Ángeles con caras sucias pretende, fundamentalmente, desmontar el prestigio y el atractivo que el mundo del crimen podía ejercer sobre la sociedad y, en especial, sobre los adolescentes, más impresionables que nadie, y demostrar que el camino del mal tiene siempre un final terrible. Sin embargo, a pesar de las buenas intenciones de Curtiz, el personaje de Rocky Suvillan nos conquista desde el primer momento. Puede que sea gracias a la prodigiosa presencia de James Cargney, un actor que soñaba con hacer musicales pero que alcanzó la cima de su carrera en papeles de gangster. En este caso, estamos ante una de sus mejores actuaciones, comparable a la no menos portentosa en la legendaria Al rojo vivo (Raoul Walsh, 1949). A pesar, por tanto, de la moraleja final, Rocky se nos hace tremendamente atractivo, con su seguridad, su desparpajo y su valor. Está claro que, aunque descarriado, Rocky no se nos presenta como una mala persona y sabemos que en el fondo posee un gran corazón, lo que quedará demostrado en el desenlace de la historia. Es más, se acusa en cierto modo al sistema por haber convertido a un muchacho pobre en un delicuente tras su paso por el reformatorio. Aunque de manera algo secundaria, la crítica al sistema está presente aquí.

Narrativamente no es una obra redonda; sobre todo al comienzo, donde Curtiz intenta resumir quince años en unos breves minutos de metraje, con lo que el arranque de la historia se presenta un tanto frío. Poco a poco, cuando la trama empieza a centrarse en el reencuentro de los viejos amigos y, especialmente, en la relación de Rocky con los muchachos del barrio y como éstos comienzan a idolatrarlo peligrosamente, la historia se va asentando y cobrando interés. Es esta parte central lo mejor de toda la película, salvando el final, naturalmente. Quizá el romance de Rocky con Laury, la chica del barrio, a la que da vida una hermosa Ann Sheridan, esté metido en la trama un poco con calzador, aunque se comprende la necesidad de incluirlo por motivos comerciales. Luego, se precipita de nuevo la sucesión de acontecimientos, un poco como ocurría al comienzo, hasta que la película vuelve a cobrar fuerza con el peliagudo desenlace. Está claro que el mensaje moralizador tenía que imponerse, pero a uno le cuesta ver y aceptar como le arrebatan de esa manera a Rocky lo único que le quedaba.

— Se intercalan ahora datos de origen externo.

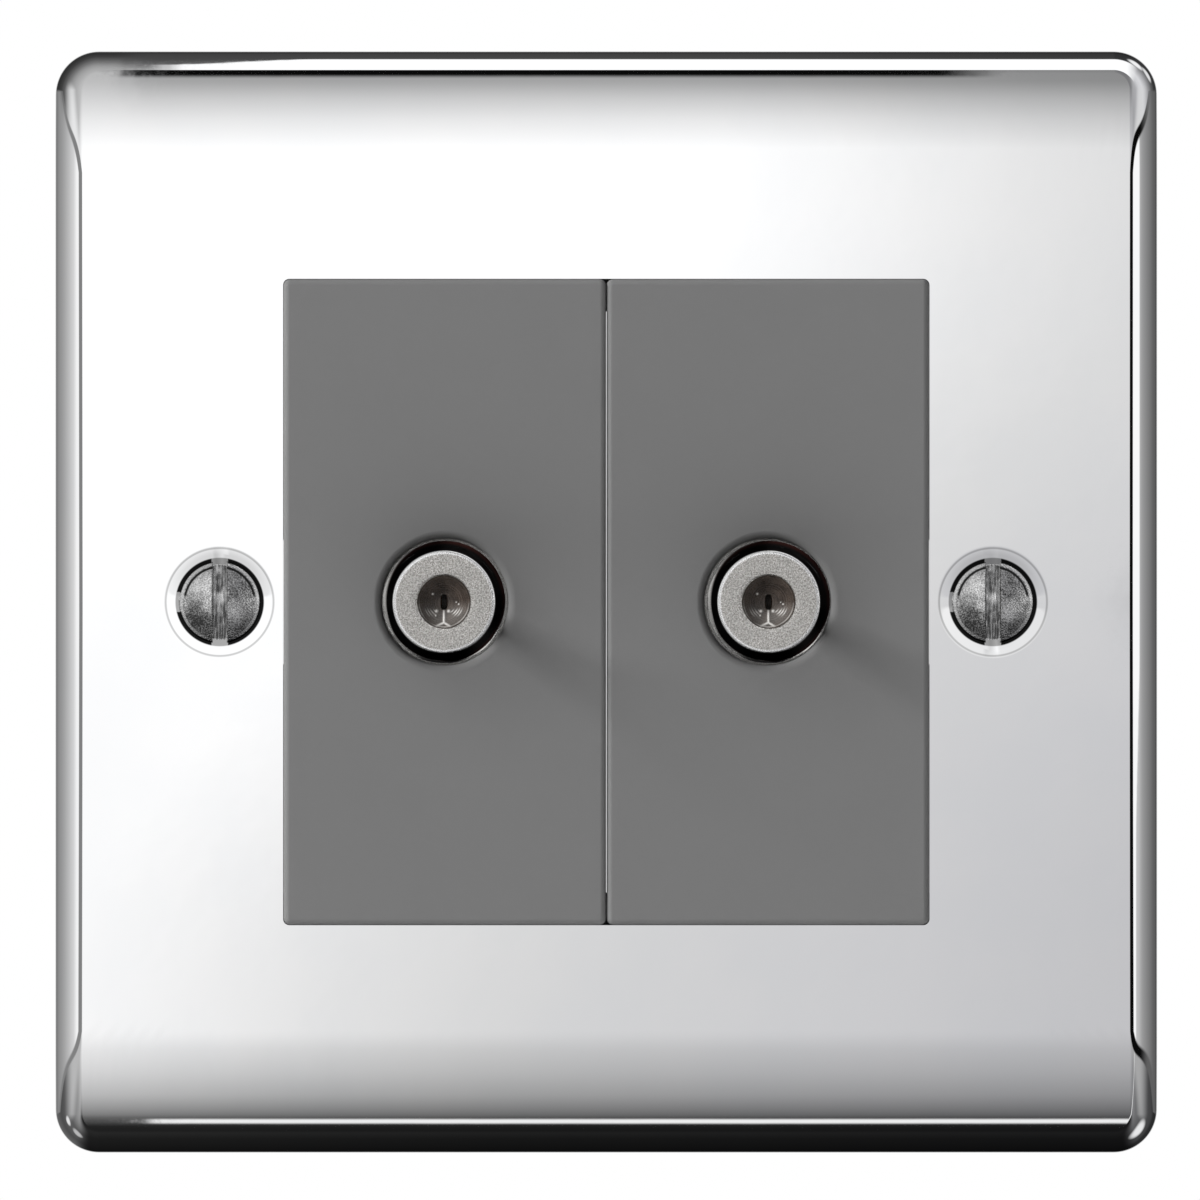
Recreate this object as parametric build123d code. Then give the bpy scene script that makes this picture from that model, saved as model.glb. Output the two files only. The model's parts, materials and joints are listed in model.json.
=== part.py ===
from build123d import *
import os
from math import asin, cos, sin, sqrt

# Satellite socket outlet. A pressed square faceplate hides a moulded support frame.
# The frame holds two half-width modules, and each carries a screw-on coaxial connector
# that passes through to the back. Two raised slotted screws fix the plate to a wall box.
# Millimetres. X runs to the right, Z runs up and the front faces -Y.
# Y = 0 is the wall, at the back edge of the faceplate, and the origin is the plate's centre.

# Faceplate, a metal pressing
plate_margin = 17.8
plate_depth = 8.0
sheet = 1.0
plate_corner = 3.4
face_roll = 2.2
crown_radius = 38.0
crown_reach = 9.5
aperture_corner = 0.5
aperture_lip = 0.15
stud_radius = 1.5
stud_stand = 1.9

# Wall fixing, a pair of raised countersunk slotted screws in pressed dimples
dimple_radius = 4.0
dimple_web = 0.95
dimple_lip = 1.0
dimple_land = 0.4
screw_hole_radius = 2.0
screw_seat_gap = 0.04
fixing_head_radius = 3.2
fixing_head_band = 0.25
fixing_head_dome = 0.5
fixing_slot_width = 1.1
fixing_slot_depth = 1.0
fixing_neck_radius = 1.55
fixing_neck_end = 1.1
fixing_thread_radius = 1.75
fixing_length = 30.0
fixing_point = 0.7

# Modules, half-width mouldings that snap into the support frame
module_width = 25.13
module_height = 50.3
module_gap = 0.04
module_clearance = 0.05
module_proud = 0.8
module_edge = 0.5
module_face_wall = 2.0
skirt_depth = 12.8
skirt_wall = 1.5
skirt_side_inset = 0.5
skirt_clearance = 0.15
skirt_corner = 0.8
snap_width = 8.0
snap_hook = 0.9
snap_hook_length = 2.9
snap_gap = 0.05
snap_slot = 1.2
boss_wall = 1.68
boss_rib = 1.2
boss_rib_drop = 1.5
post_radius = 2.6
post_gap = 0.75
post_bore_depth = 6.0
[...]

Técnicamente, la película cuenta con una fotografía muy buena a cargo de Sol Polito, colaborador habitual del director, y que consigue crear un clima especialmente tenebroso y agobiante en la escena final, con tintes expresionistas, y una maravillosa música de Max Steiner. Pero el apartado más reseñable de la cinta es sin duda el reparto. Como señalaba anteriormente, Cagney hace un trabajo sobresaliente y es el alma de la película. Me resulta complicado pensar que con otro protagonista el film hubiera resultado tan impactante. Sin embargo, Pat O'Brien no termina de gustarme, lo encuentro inexpresivo, demasiado hierático y en la escena final, con el añadido de un torpe montaje, su expresión entre piadosa y apenada no me parece creíble. A destacar, sin embargo, la presencia de los jovenes actores que dan vida a los delicuentes del barrio, que habían sido descubiertos por el autor de teatro Sidney Kingsley en su obra Dead End (1935), por lo que se les conocía como los "Dead End Kids". Su trabajo derrocha frescura y expontaneidad. Tampoco debo olvidarme de Humphrey Bogart que, tras el éxito de El bosque petrificado (Archie Mayo, 1936), comenzaba a hacerse un nombre en Hollywood, aunque aquí haciendo de malvado y aún un tanto alejado de la imagen de hombre duro con que pasará a la posteridad.

Ángeles con caras sucias es, a pesar de su descarado mensaje bienintencionado y algo simplista, un film con un cierto encanto especial. Puede que no sea el mejor ejemplo del género, que no lo es, al menos para mí, pero cuenta con un James Cargney grandioso y con algunos elementos que servirán de base para otras obras posteriores que beberán de esta cinta. Un film clásico, en una palabra, que todo amante del cine en blanco y negro debería ver. Con tres nominaciones a los Oscars, director, actor (James Cagney) y guión, se quedó sin ninguna recompensa.